How Collect All Matching Links on a Browser Page?

MitchellModel · November 7, 2016, 3:03pm

I want to collect all links on the current browser page that match a regular expression (or just all the links — I can handle the regular expression). Ideally I could choose between text, HTML, RTF, and Markup, but would be content with putting RTF on the clipboard.

Really, I just need the URLs of the links themselves, but better would be the title and URL, and any kind of simple text format would be fine.

Working with any one browser is fine (preferably Safari, as standard), but Safari, Chrome, and Firefox ideal. (I know that Firefox cannot be driven from KM nor scripted from AS.)

I have read a number of pages related to this, many with very long discussions and proposed macros, and I'm sure there are lots more. The ones I read include:

Copy selected link(s) from browser as markdown? [long discussion, lots of examples, some macros in various languages]
Set Clipboard to RTF Hyperlink & Plain Text MD Link
How do I get a link over which my mouse cursor hovers?
Google Search - Open the First 10 Links in Google in a New Tab

ComplexPoint · November 7, 2016, 3:51pm

I would probably just grab the text of all links and post-process.

(function () {
    'use strict';

     return Array.prototype.slice.call( document.links )
    .map(function(x) {
        return x.href;
    }).join('\n');
})();

( If JavaScript is a tool that comes readily to hand for you, you could do the regex filtering with a .filter() in lieu of that .map() )

MitchellModel · November 7, 2016, 4:28pm

Oh that was dumb of me. Haven’t done client side JS in quite a while — document.links — of course.
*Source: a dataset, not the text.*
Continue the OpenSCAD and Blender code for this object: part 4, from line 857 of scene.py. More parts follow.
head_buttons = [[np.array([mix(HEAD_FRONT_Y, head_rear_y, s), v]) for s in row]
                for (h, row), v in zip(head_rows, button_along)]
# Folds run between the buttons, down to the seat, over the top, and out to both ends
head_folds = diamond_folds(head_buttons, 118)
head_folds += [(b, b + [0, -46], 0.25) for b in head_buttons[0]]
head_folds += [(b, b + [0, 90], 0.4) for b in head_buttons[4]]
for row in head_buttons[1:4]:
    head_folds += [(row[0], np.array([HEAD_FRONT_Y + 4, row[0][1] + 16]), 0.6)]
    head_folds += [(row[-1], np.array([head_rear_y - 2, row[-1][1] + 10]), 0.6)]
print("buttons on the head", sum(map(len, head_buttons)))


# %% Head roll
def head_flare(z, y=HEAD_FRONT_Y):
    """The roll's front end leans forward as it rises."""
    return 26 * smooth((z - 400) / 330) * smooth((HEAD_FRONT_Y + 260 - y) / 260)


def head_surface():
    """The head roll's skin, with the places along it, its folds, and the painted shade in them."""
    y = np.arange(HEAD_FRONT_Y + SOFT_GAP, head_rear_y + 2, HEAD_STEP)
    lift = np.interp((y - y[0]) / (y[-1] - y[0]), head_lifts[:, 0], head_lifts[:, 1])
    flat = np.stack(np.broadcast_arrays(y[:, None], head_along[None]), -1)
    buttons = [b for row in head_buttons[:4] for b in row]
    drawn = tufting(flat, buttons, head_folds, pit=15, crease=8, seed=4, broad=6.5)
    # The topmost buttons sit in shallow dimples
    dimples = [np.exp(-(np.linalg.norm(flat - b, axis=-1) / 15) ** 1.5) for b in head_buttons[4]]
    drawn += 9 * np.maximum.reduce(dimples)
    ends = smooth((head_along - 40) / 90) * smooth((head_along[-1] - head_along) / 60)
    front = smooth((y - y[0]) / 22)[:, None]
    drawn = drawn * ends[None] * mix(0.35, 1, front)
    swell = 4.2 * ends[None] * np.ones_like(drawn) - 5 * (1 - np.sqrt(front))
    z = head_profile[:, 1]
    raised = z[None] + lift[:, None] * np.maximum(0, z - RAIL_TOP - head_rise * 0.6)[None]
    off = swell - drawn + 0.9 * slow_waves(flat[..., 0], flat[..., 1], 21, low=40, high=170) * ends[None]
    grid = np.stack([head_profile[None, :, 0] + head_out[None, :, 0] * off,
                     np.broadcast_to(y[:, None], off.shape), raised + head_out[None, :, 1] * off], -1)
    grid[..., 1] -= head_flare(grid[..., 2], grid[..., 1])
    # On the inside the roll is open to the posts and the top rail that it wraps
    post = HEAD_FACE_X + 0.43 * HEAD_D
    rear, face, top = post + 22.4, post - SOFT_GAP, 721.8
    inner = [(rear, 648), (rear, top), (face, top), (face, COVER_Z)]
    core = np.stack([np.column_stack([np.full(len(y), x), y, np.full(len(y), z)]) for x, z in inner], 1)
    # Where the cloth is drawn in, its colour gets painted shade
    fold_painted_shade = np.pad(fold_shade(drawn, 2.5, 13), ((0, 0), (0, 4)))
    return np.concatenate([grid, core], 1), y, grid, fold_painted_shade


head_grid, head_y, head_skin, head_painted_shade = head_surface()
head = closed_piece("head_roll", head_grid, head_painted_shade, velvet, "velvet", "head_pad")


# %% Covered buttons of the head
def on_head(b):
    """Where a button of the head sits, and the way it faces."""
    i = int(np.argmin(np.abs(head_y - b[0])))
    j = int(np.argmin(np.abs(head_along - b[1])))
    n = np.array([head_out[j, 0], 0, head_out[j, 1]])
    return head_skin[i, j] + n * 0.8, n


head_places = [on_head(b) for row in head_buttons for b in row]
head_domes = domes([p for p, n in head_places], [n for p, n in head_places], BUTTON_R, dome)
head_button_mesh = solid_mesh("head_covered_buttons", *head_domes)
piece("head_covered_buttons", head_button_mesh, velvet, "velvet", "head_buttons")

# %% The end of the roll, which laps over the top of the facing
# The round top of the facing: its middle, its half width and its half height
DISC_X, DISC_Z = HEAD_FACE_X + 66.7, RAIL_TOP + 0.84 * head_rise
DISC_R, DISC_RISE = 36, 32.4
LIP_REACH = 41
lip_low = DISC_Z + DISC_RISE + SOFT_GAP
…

ComplexPoint · November 7, 2016, 7:21pm

These things do seem to declutter from memory as soon as one puts them aside for a moment ...
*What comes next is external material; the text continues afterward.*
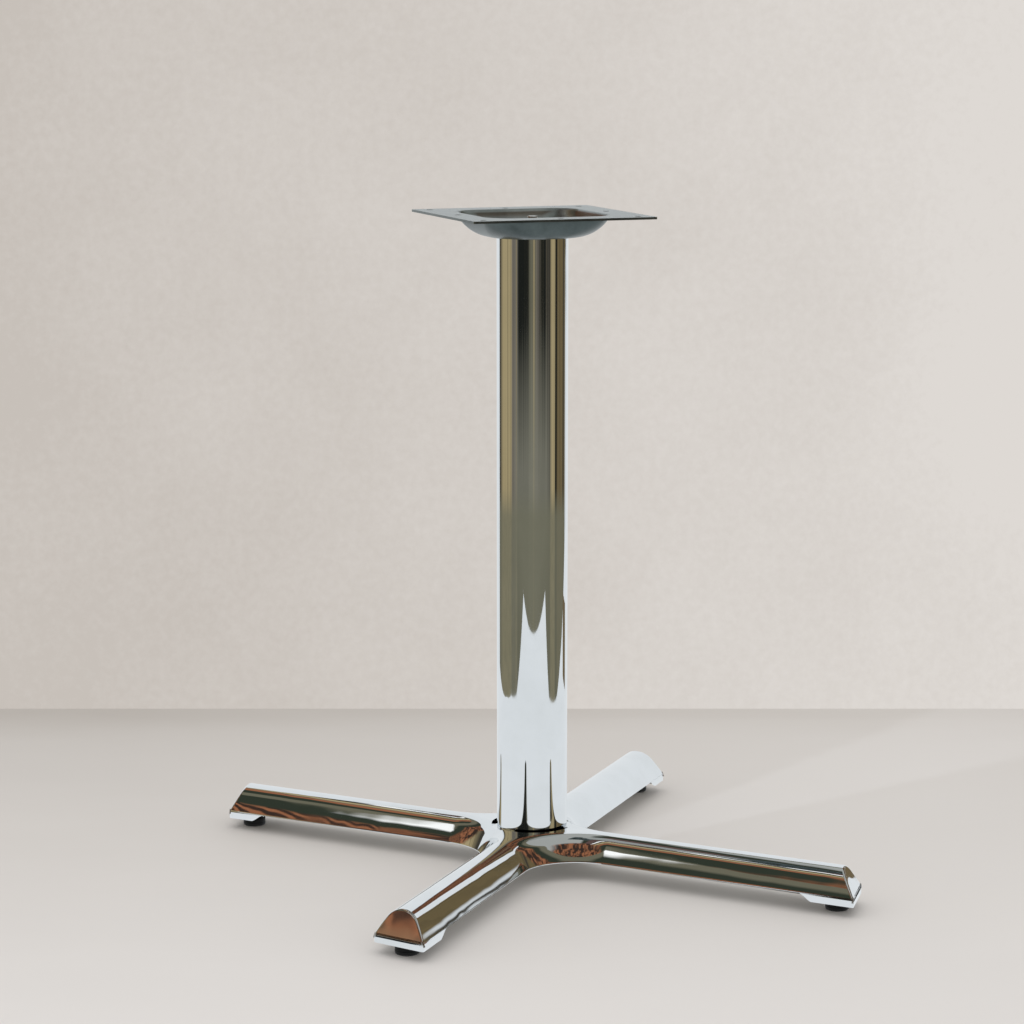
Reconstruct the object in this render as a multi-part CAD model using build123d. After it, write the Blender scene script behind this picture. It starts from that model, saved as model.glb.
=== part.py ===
from build123d import *
import math
import os

# Pedestal table base in bright chrome: a pressed cross foot, a round steel column and a dished top plate,
# all pulled together by one threaded rod down the middle. Millimetres, +Z up. The origin is on the floor
# under the column's axis, +X runs along the longer side of the footprint.

# Overall
overall_height = 711.0

# Column tube
column_diameter = 76.2
column_wall = 1.5
column_end_chamfer = 0.4

# Cross foot, one pressed shell
foot_wall = 2.5
crest_height = 46.8
skirt_height = 20.2
toe_edge_height = 12.2
leg_half_width = 30.0
flank_draft = 33.0
flank_foot_radius = 7.0
crest_flat = 1.2
leg_angle = 40.4
narrow_gap_radius = 57.0
wide_gap_radius = 75.0
toe_reach = 371.5
toe_slope = 29.5
toe_turn = 16.0
toe_foot_radius = 3.0
toe_rim_radius = 1.6
step_to_toe = 38.5
step_length = 18.0
seat_diameter = 88.0
seat_recess = 3.0

# Top plate, one dished pressing
plate_side = 203.2
plate_thickness = 2.5
plate_corner_radius = 2.0
dish_side = 135.0
dish_corner_radius = 24.0
dish_floor_side = 86.0
dish_floor_flat = 6.0
dish_depth = 22.4
dish_rim_angle = 15.0
dish_rim_radius = 5.0
dish_levels = 6
screw_hole_diameter = 7.0
corner_screw_spacing = 172.0
side_screw_circle = 168.0

# Tie rod and its fasteners
rod_diameter = 12.0
rod_clearance = 0.5
rod_thread_proud = 3.5
rod_end_chamfer = 1.2
nut_across_flats = 18.0
nut_height = 10.0
nut_chamfer = 1.1
washer_diameter = 37.0
washer_thickness = 3.0
spring_washer_diameter = 20.5
spring_washer_thickness = 3.0
spring_washer_gap = 2.0
spring_washer_clearance = 0.4
spring_washer_turn = 30.0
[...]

You could, of course, pass in any regexes as KM variables:

(function () {
    'use strict';
     
    var rgx = RegExp(document.kmvar.rgx1);    

     return Array.prototype.slice.call( document.links )
    .filter(function(x) {
        return rgx.test(x.href);
    }).join('\n');
})();

In Sierra onwards, ES6 syntax lets you drop a little noise:

(() => {
    'use strict';

    let rgx = RegExp(document.kmvar.rgx1);

    return Array.prototype.slice.call(document.links)
        .filter(x => rgx.test(x.href))
        .join('\n');
})();

MitchellModel · November 8, 2016, 4:21am

So, I tried to switch this to images. No problem without the regexp:

(function () {
    'use strict';

     return Array.prototype.slice.call(document.images)
    .map(function(x) {
        return x.src;
    }).join('\n');
})();

gives me the list of .png links I expected. But I am missing something about the filtered version.

(function () {
    'use strict';
     
    var rgx = RegExp(document.kmvar.rgx1);    

     return Array.prototype.slice.call( document.images)
    .filter(function(x) {
        return rgx.test(x.src);
    }).join('\n');
})();

gives me a bunch of lines of the form

  [object HTMLImageElement]

And I don’t think any were filtered out by the regexp (same number of lines as without the filtering). I assume I am missing something obvious — help?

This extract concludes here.